Lawrence E. Wilson
Direct Number: (713) 425-7464
Fax Number: (713) 425-7700
E-Mail: lwilson@krcl.com
September 8, 2011
Board of Directors
Performance Sports Brands, Inc.
1021 N. Sepulveda Blvd., Suite G
Manhattan Beach, CA 90266
RE: KRCL Opinion No. 2011-23; Registration Statement on Form S-1 relating to the resale by certain selling stockholders named therein of up to 3,205,000 shares of the Common Stock, $.001 par value per share, of Performance Sports Brands, Inc. |
Ladies and Gentlemen:
We have acted as counsel to Performance Sports Brands, Inc., a Nevada corporation (the “Company”), in connection with the Company’s Registration Statement on Form S-1 filed by the Company with the Securities and Exchange Commission (the “Commission”) on or about the date hereof (the “Registration Statement”), under the Securities Act of 1933, as amended (the “Securities Act”). The Registration Statement relates to the offer and sale by certain stockholders of the Company listed in the Registration Statement, from time to time, pursuant to Rule 415 of the Securities Act, of up to 3,205,000 shares of common stock, par value $.001 per share of the Company (the “Securities”).
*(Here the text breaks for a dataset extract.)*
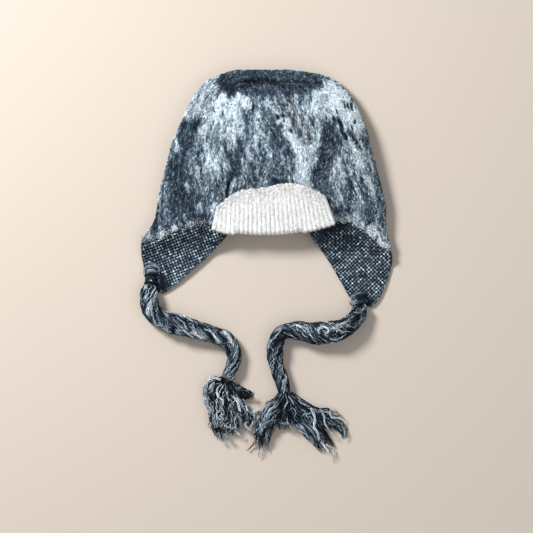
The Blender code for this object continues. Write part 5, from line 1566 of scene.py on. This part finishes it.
def seam_tufts(side, seam, seed, count):
    """Tufts of the crown's felt that straggle over the top of a flap."""
    r_ = np.random.default_rng(seed)
    x = r_.uniform(min(seam) - 0.5, max(seam) + 0.5, count)
    y, z = rim_line(x)
    z = z + FELT / 2
    clump = layers(x / 3.2, y / 3.2, octaves=2, seed=seed + 1)
    reach = r_.normal(0, 1, count) * 1.7 + 2.8 * clump - 0.2
    drop = np.clip(-reach, 0, 8)                      # below the rim line, on the flap
    yy = y + reach
    tone, brown, lean = felt_tone(x, np.maximum(yy, y + 0.5) + 1.0, z, np.ones(count))
    tone = tone + r_.normal(0, 0.16, count) + 0.25 * np.clip(clump, 0, 1)
    px, py = to_px(x, yy)
    white = np.zeros(count)
    for whose, x0, y0, x1, y1, w in SEAM_WHITE:
        if whose == side:
            f = np.clip(((px - x0) * (x1 - x0) + (py - y0) * (y1 - y0)) / ((x1 - x0) ** 2 + (y1 - y0) ** 2), 0, 1)
            away = np.hypot(px - x0 - f * (x1 - x0), py - y0 - f * (y1 - y0)) / w
            white = np.maximum(white, np.exp(-away**2))
    chance = r_.uniform(0, 1, count)
    tone = np.where(chance < 0.12 + 0.55 * white, 0.94, np.where(chance > 0.90, 0.04, np.clip(tone, 0, 1)))
    zz = z + 0.35 - drop * 0.32
    long = r_.uniform(1.8, 4.4, count)
    spin = lean + r_.normal(0, 0.7, count)
    bow = r_.normal(0, 0.5, count)
    path = np.zeros((count, 4, 3))
    for k, f in enumerate((-0.5, -0.17, 0.17, 0.5)):
        go = f * long
        aside = bow * (1 - (2 * f) ** 2)
        path[:, k, 0] = x + np.sin(spin) * go + np.cos(spin) * aside
        path[:, k, 1] = yy - np.cos(spin) * go + np.sin(spin) * aside
        path[:, k, 2] = zz + (0.0, 0.4, 0.35, 0.0)[k] - np.maximum(go, 0) * 0.30
    up = np.tile([0.0, 0.0, 1.0], (count, 1))
    piece = make_piece(f"{side}_seam_tufts", *spindle_parts(path, r_.uniform(0.2, 0.42, count), wool(tone, brown), up), fibre_stuff)
    return piece


# ============================================================ build
crown = make_crown()
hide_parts("crown")
fuzz_a = felt_fibres("crown_fibres_long", 13000, -0.35, math.pi + 0.35, 5.6, 0.30, 51)
fuzz_b = felt_fibres("crown_fibres_short", 13000, -0.35, math.pi + 0.35, 3.2, 0.28, 52)

brim, brim_line, brim_n, brim_h, brim_share = make_brim()
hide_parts("front_brim")
brim_fuzz = brim_fibres(brim_line, brim_n, brim_h)

seam_tufts("left", LEFT_SEAM, 111, 2600)
seam_tufts("right", RIGHT_SEAM, 121, 3800)

# painted shadows on the flaps, beside the tie knots and by the brim's right end
LEFT_PAINTED_SHADOWS = [(162, 289, 9, 9, 0.85), (152, 284, 6, 5, 0.6)]        # px, py, half_w, half_h, amount
RIGHT_PAINTED_SHADOWS = [(371, 303, 8, 7, 0.7), (338, 223, 12, 7, 0.85), (324, 230, 10, 5, 0.6)]
for side, seam, table, tilt, seed, dark in (("left", LEFT_SEAM, LEFT_FLAP, 21, 61, LEFT_PAINTED_SHADOWS),
                                            ("right", RIGHT_SEAM, RIGHT_FLAP, -47, 71, RIGHT_PAINTED_SHADOWS)):
    ground, stitches, border, grid = make_flap(side, seam, table, tilt, seed, dark)
    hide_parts(f"ear_flap_{side}")

for side, table, locks, seed in (("left", LEFT_TIE, LEFT_LOCKS, 81), ("right", RIGHT_TIE, RIGHT_LOCKS, 91)):
    rope, fibres, line, s = make_tie(side, table, seed)
    thick, thin = make_tassel(side, locks, seed + 5)
    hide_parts(f"tie_{side}")
    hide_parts(f"tassel_{side}")
    tuple(float(v) * MM for v in line[0])
    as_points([tuple(float(v) * MM for v in q) for q in line[::10]] + [tuple(float(v) * MM for v in line[-1])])

for side, centre, wide, high, tilt, seed in (("left", (-120.5, -124.6), 6.4, 4.6, 2, 101), ("right", (100.9, -146.0), 7.0, 4.8, 4, 102)):
    knot = make_knot(side, centre, wide, high, tilt, seed)
    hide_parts(f"tie_knot_{side}")

# ============================================================ floor, light, camera
floor_mesh = bpy.data.meshes.new("floor")
floor_mesh.from_pydata([(-3, -3, 0), (3, -3, 0), (3, 3, 0), (-3, 3, 0)], [], [(0, 1, 2, 3)])
floor = bpy.data.objects.new("floor", floor_mesh)
bpy.context.scene.collection.objects.link(floor)
pale = bpy.data.materials.new("pale_floor")
pale.use_nodes = True
shade = pale.node_tree.nodes["Principled BSDF"]
shade.inputs["Base Color"].default_value = (0.60, 0.52, 0.45, 1)
shade.inputs["Roughness"].default_value = 0.8
floor_mesh.materials.append(pale)


def lamp(name, place, aim, size, power, colour=(1, 1, 1)):
    light = bpy.data.lights.new(name, "AREA")
    light.shape, light.size, light.energy, light.color = "DISK", size, power, colour
    lamp_ = bpy.data.objects.new(name, light)
    bpy.context.scene.collection.objects.link(lamp_)
    lamp_.location = place
    away = np.array(place, float) - np.array(aim, float)
    from mathutils import Vector
    lamp_.rotation_euler = Vector(away).to_track_quat("Z", "Y").to_euler()
    return lamp_


lamp("key", (-0.95, 0.75, 1.15), (0, -0.05, 0), 0.50, 36)
lamp("fill", (0.9, -0.9, 1.6), (0, -0.1, 0), 1.6, 7)
world = bpy.data.worlds.new("studio") if bpy.context.scene.world is None else bpy.context.scene.world
bpy.context.scene.world = world
world.use_nodes = True
world.node_tree.nodes["Background"].inputs["Color"].default_value = (0.95, 0.98, 1.0, 1)
world.node_tree.nodes["Background"].inputs["Strength"].default_value = 0.38

camera = bpy.data.objects.new("camera", bpy.data.cameras.new("camera"))
bpy.context.scene.collection.objects.link(camera)
middle_x, middle_y = at(266.5, 266.5)
camera.location = (middle_x * MM, middle_y * MM, 1.6)
camera.rotation_euler = (0, 0, 0)
camera.data.type = "ORTHO"
camera.data.ortho_scale = 533 * PIXEL * MM
camera.data.clip_end = 10
bpy.context.scene.camera = camera
bpy.context.scene.view_settings.view_transform = "Standard"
We have examined and relied on originals or copies, certified or otherwise identified to our satisfaction of (i) the Certificate of Incorporation and Bylaws of the Company, each as amended and/or restated as of the date hereof, (ii) the Registration Statement and all exhibits thereto, (iii) the Minutes and Resolutions of the Board of Directors of the Company authorizing and approving the issuance of the Securities and the Registration Statement and (iv) such other statutes, records, certificates, agreements, and documents as we have deemed necessary or appropriate for purposes of the opinion hereafter expressed. As to various questions of the fact material to the opinion hereinafter expressed, we have relied in part, and to the extent we have deemed necessary or appropriate, without independent check or verification of their accuracy, on the representations and warranties of the Company contained in the records, certificates, agreements, instruments, and documents furnished or made available to us by the Company or the officers or other representatives of the Company, including, without limitation, the representations of the Company regarding receipt of consideration for the Securities (having a value not less than the par value of the Securities). In making the foregoing examinations, we have assumed the genuineness of all signatures, the authenticity of all documents submitted to us as originals, the conformity to original documents of all documents submitted to us as certified or photo static copies thereof, and the authenticity of the originals of such latter documents.
Board of Directors
Performance Sports Brands, Inc.
September 8, 2011
Page 2
Based upon the foregoing, subject to the assumptions, qualifications, limitations, and exceptions set forth herein, and reliance on the statements of facts contained in the documents that we have examined, we are of the opinion that the Securities are duly authorized, validly issued, fully paid, and non-assessable shares of common stock of the Company.
The opinions expressed herein are limited to the federal laws of the United States of America and, to the extent relevant to the opinion expressed herein the Nevada Revised Statutes of the State of Nevada and we express no opinion as to the effect on the matters covered of the laws of any other jurisdiction.
We hereby consent to the filing of this opinion as an exhibit to the Registration Statement and to the reference to this firm under the heading “Interests of Named Experts and Counsel” in the Prospectus that is a part of the Registration Statement.
This opinion is rendered pursuant to Item 601(b)(5)(i) of Regulation S-K under the Act and may not be used or relied upon for any other purpose. This opinion is given as of the effective date of the Registration Statement, and we assume no obligation to update or supplement the opinions contained herein to reflect any facts or circumstances which may hereafter come to our attention or any changes in laws which may hereafter occur.